* TASK MATERIAL:
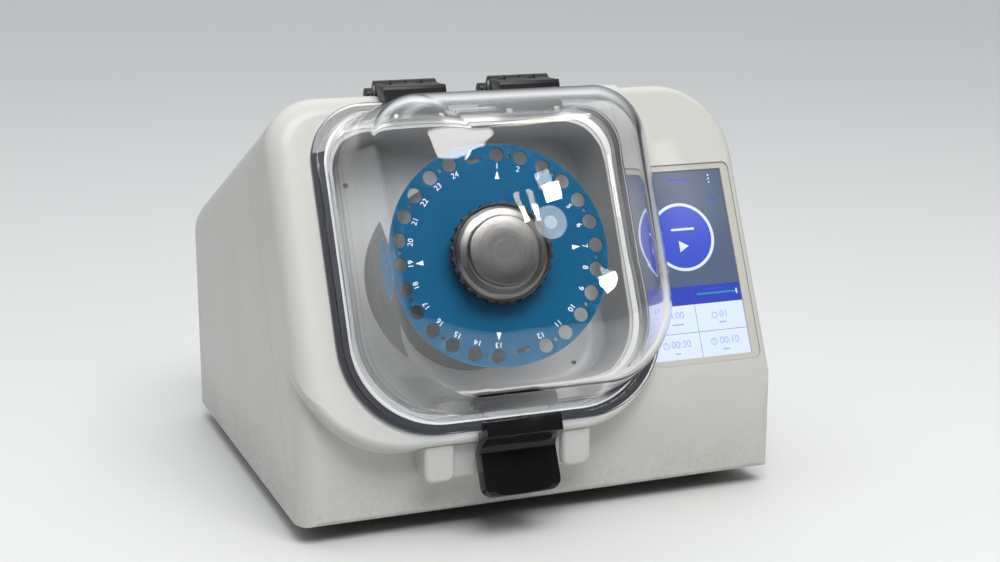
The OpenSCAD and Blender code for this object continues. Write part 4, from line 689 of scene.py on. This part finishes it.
# Gate mark: the round scar where the plastic of the lid came into the mould, a shallow frosted disc
# in the middle of the dome's face.
gate_place = seat @ Matrix.Translation((0.002, 0, dome_high))
gate = Finish("gate_plastic")
frost = gate.noise(0.0007, 3)
core = 1 - gate.steps(gate.off_axis(gate_place), 0.0044, 0.0052)
gate_mist = gate.skin({"Base Color": (0.75, 0.82, 0.9, 1), "Roughness": 0.18 + core * 0.25,
                       "Normal": gate.relief(frost, 0.00004)})
gate_clear = gate.node("ShaderNodeBsdfTransparent", {}, {"Color": (1, 1, 1, 1)})
gate_share = 0.17 + core * (0.12 + frost * 0.2)
gate.done(gate.node("ShaderNodeMixShader", {}, {0: gate_share, 1: gate_clear, 2: gate_mist}))
turn_piece([(0.0118, 0), (0.0120, 0.0001), (0.0120, 0.0003), (0.0117, 0.0004), (0.0055, 0.0004)], 96)
settle("lid_gate_mark", gate_place @ Matrix.Translation((0, 0, -0.00002)), gate, "lid", 30)

# Latch: a glossy black moulded handle that hooks behind the keeper's lip, on a steel bracket with
# its pin and a wound spring.
gloss_black = moulded("gloss_black", (0.006, 0.006, 0.0065, 1), (0.05, 0.05, 0.05, 1), 0.12, 0.0012, 0.000004)
eased("latch_handle", "latch_grip", 0.0012, gloss_black, "latch", 25, 4)
metal("spring_steel", (0.40, 0.40, 0.40, 1), (0.33, 0.33, 0.33, 1), 0.28, 0.0005, 0.00001).on("latch_spring")

# Lock behind the slot for the lid's tongue: a plated solenoid can, whose bolt is dressed with the
# plated screws above. The small switch beside it has the black case of the parts at the rear.
metal("solenoid_plate", (0.50, 0.45, 0.30, 1), (0.42, 0.38, 0.27, 1), 0.3, 0.001, 0.00002).on("lock_solenoid")

# Rear panel and what it carries: grey painted sheet, black inlet, switch, fuse drawer and fan,
# bright pins and port, and the power supply behind.
moulded("case_black", (0.016, 0.016, 0.017, 1), (0.08, 0.08, 0.08, 1), 0.42, 0.0008, 0.00003).on(
    "interlock_switch", "power_inlet", "switch_frame", "switch_rocker", "fuse_drawer", "fan_frame",
    "fan_rotor")
painted("panel_paint", (0.085, 0.088, 0.092, 1), (0.10, 0.102, 0.105, 1), 0.45, 0.0).on("rear_panel")
metal("contact_metal", (0.66, 0.62, 0.50, 1), (0.58, 0.55, 0.45, 1), 0.25, 0.0006, 0.00001).on(
    "inlet_pins", "usb_port")
metal("supply_case", (0.48, 0.49, 0.50, 1), (0.40, 0.41, 0.42, 1), 0.35, 0.0015, 0.00003, (1, 5, 1)).on(
    "power_supply")
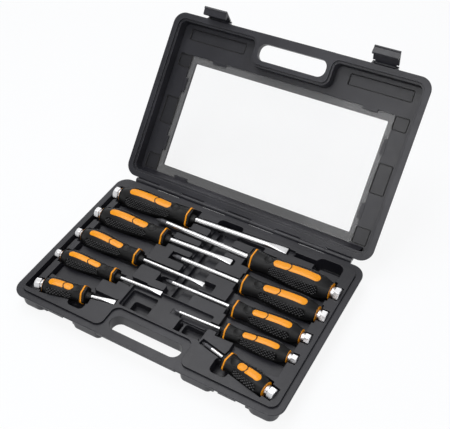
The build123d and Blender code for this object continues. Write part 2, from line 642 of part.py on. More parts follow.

* YOUR INSTRUCTIONS:
Output the entries exactly.

* EXERCISE ANSWER:
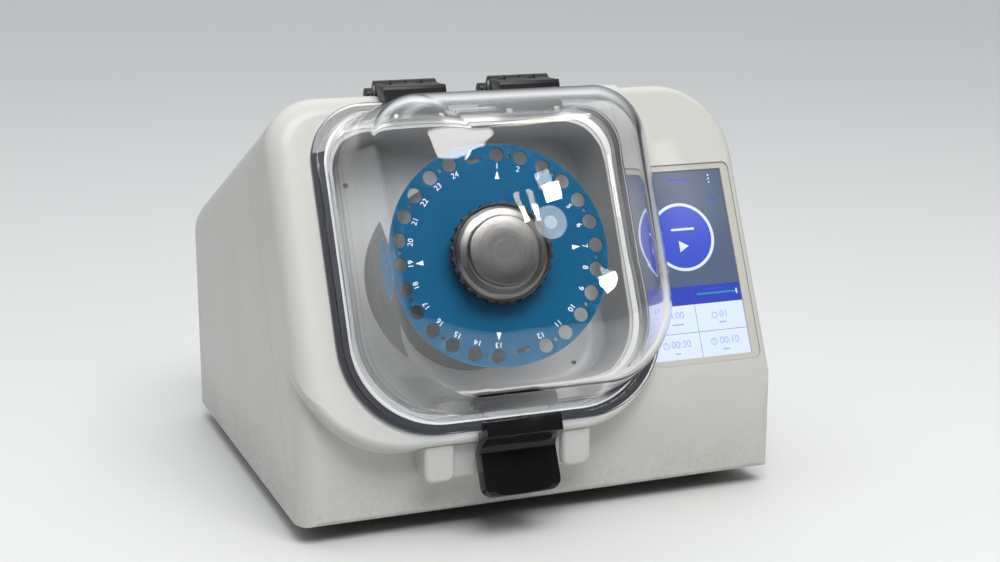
The OpenSCAD and Blender code for this object continues. Write part 4, from line 689 of scene.py on. This part finishes it.
# Gate mark: the round scar where the plastic of the lid came into the mould, a shallow frosted disc
# in the middle of the dome's face.
gate_place = seat @ Matrix.Translation((0.002, 0, dome_high))
gate = Finish("gate_plastic")
frost = gate.noise(0.0007, 3)
core = 1 - gate.steps(gate.off_axis(gate_place), 0.0044, 0.0052)
gate_mist = gate.skin({"Base Color": (0.75, 0.82, 0.9, 1), "Roughness": 0.18 + core * 0.25,
                       "Normal": gate.relief(frost, 0.00004)})
gate_clear = gate.node("ShaderNodeBsdfTransparent", {}, {"Color": (1, 1, 1, 1)})
gate_share = 0.17 + core * (0.12 + frost * 0.2)
gate.done(gate.node("ShaderNodeMixShader", {}, {0: gate_share, 1: gate_clear, 2: gate_mist}))
turn_piece([(0.0118, 0), (0.0120, 0.0001), (0.0120, 0.0003), (0.0117, 0.0004), (0.0055, 0.0004)], 96)
settle("lid_gate_mark", gate_place @ Matrix.Translation((0, 0, -0.00002)), gate, "lid", 30)

# Latch: a glossy black moulded handle that hooks behind the keeper's lip, on a steel bracket with
# its pin and a wound spring.
gloss_black = moulded("gloss_black", (0.006, 0.006, 0.0065, 1), (0.05, 0.05, 0.05, 1), 0.12, 0.0012, 0.000004)
eased("latch_handle", "latch_grip", 0.0012, gloss_black, "latch", 25, 4)
metal("spring_steel", (0.40, 0.40, 0.40, 1), (0.33, 0.33, 0.33, 1), 0.28, 0.0005, 0.00001).on("latch_spring")

# Lock behind the slot for the lid's tongue: a plated solenoid can, whose bolt is dressed with the
# plated screws above. The small switch beside it has the black case of the parts at the rear.
metal("solenoid_plate", (0.50, 0.45, 0.30, 1), (0.42, 0.38, 0.27, 1), 0.3, 0.001, 0.00002).on("lock_solenoid")

# Rear panel and what it carries: grey painted sheet, black inlet, switch, fuse drawer and fan,
# bright pins and port, and the power supply behind.
moulded("case_black", (0.016, 0.016, 0.017, 1), (0.08, 0.08, 0.08, 1), 0.42, 0.0008, 0.00003).on(
    "interlock_switch", "power_inlet", "switch_frame", "switch_rocker", "fuse_drawer", "fan_frame",
    "fan_rotor")
painted("panel_paint", (0.085, 0.088, 0.092, 1), (0.10, 0.102, 0.105, 1), 0.45, 0.0).on("rear_panel")
metal("contact_metal", (0.66, 0.62, 0.50, 1), (0.58, 0.55, 0.45, 1), 0.25, 0.0006, 0.00001).on(
    "inlet_pins", "usb_port")
metal("supply_case", (0.48, 0.49, 0.50, 1), (0.40, 0.41, 0.42, 1), 0.35, 0.0015, 0.00003, (1, 5, 1)).on(
    "power_supply")
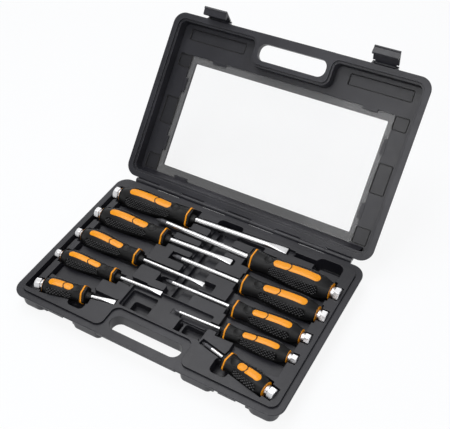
The build123d and Blender code for this object continues. Write part 2, from line 642 of part.py on. More parts follow.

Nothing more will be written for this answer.